In queste settimane troppe invettive hanno o raggiunto giornali e giornalisti. Il profeta della novità politica italiana, il leader del terzo partito, Beppe Grillo, e i pochi “cittadini” del suo gruppo abilitati a parlare, si sono qualificati per ripetuti insulti ai giornalisti e ai media, fino a irridere ai precari, “frustrati”. Cose vecchie, già viste da altri leader in passato, figlie di concezioni elitarie, quando non autoritarie, pericolose, comunque lontane da uno sguardo vero a chi più è ha bisogno di attenzione perché sfruttato o maltrattato.

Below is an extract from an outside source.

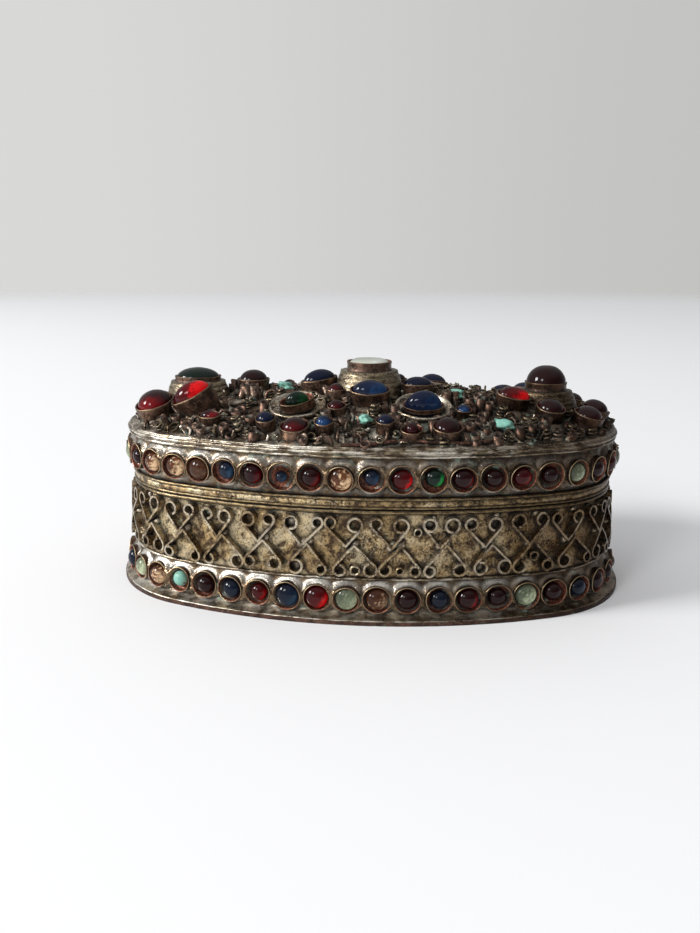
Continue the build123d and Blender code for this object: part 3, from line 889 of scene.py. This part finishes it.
def skin(name, section, feet, climb, reach, ripple, rippleSize, seed, material, step, body, slot):
    # section runs over the outside as (inset, height, how far it may swell), then back behind the wall
    count, wide = round(roundLength(3) / step), len(section)
    points, faces, outs = [], [], []
    for column in range(count):
        after = (column + 1) % count
        for row, (inset, height, swell, *lift) in enumerate(section):
            x, y, angle = alongOval(column / count * roundLength(inset), inset)
            points.append((x, y, height))
            outs.append((swell * math.cos(angle), swell * math.sin(angle), lift[0] if lift else 0))
            up = (row + 1) % wide
            faces.append((column * wide + row, after * wide + row, after * wide + up, column * wide + up))
    made = poured(name, points, faces, outs, feet, climb, reach, ripple, rippleSize, seed, material)
    settle(made, body, slot)


def bandSection(first, last, inset, steps=22, sink=0.5):
    courses = []
    for step in range(steps + 1):
        height = first + (last - first) * step / steps
        courses.append((inset(height), height, min(1, 3.0 * min(step, steps - step) / steps)))
    return courses + [(inset(last) + sink, last, 0), (inset(first) + sink, first, 0)]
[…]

D’altronde quale sarebbe la colpa che provoca questa ira anche in un tempo di riflessione che si vuole serena? Porsi e porre domande, esigere che l’informazione svolga un funzione di controllo dei pubblici poteri e non viceversa, scoprire dove la novità del terzo partito può e vuole indirizzare la propria azione, dopo la protesta espressa da milioni di elettori. C’è bisogno di novità e di cambiamenti profondi, ma non ci sarà vera novità se prevarrà la voglia di mettere il silenziatore all’informazione libera e di individuare nemici tra i giornalisti immaginando una sorta di regolamento di conti tra occupati (oggi spesso in difficoltà, altro che casta) e giornalisti precari. Le parole hanno un senso e la propaganda, ma anche per i politici, deve avere un tempo limitato.
Ecco la moltitudine di giornalisti professionalmente e intellettualmente onesti non deve mai rinunciare né a porre domande né all’osservazione critica.
Per i giornalisti sono un dono prezioso e insieme un dovere supplementare di responsabilità le parole del Papa giunto dalla “fine del mondo”, che si è rivolto loro chiamandoli “cari amici” (ben sapendo che molti di coloro che stanno seguendo le vicende della sua elezione e della sua nuova missione sono lontani dalla Chiesa e dalla religione cattolica. Un’espressione di rispetto e di gratitudine per il “qualificato servizio”, che ne riconosce rischi e fatiche e ruolo degli operatori dei mass media “indispensabili per narrare al mondo gli eventi della storia contemporanea”.
Riaccendere le luci dell’informazione sui fatti e i problemi profondi della vita delle persone e delle comunità è la vera sfida del nostro tempo.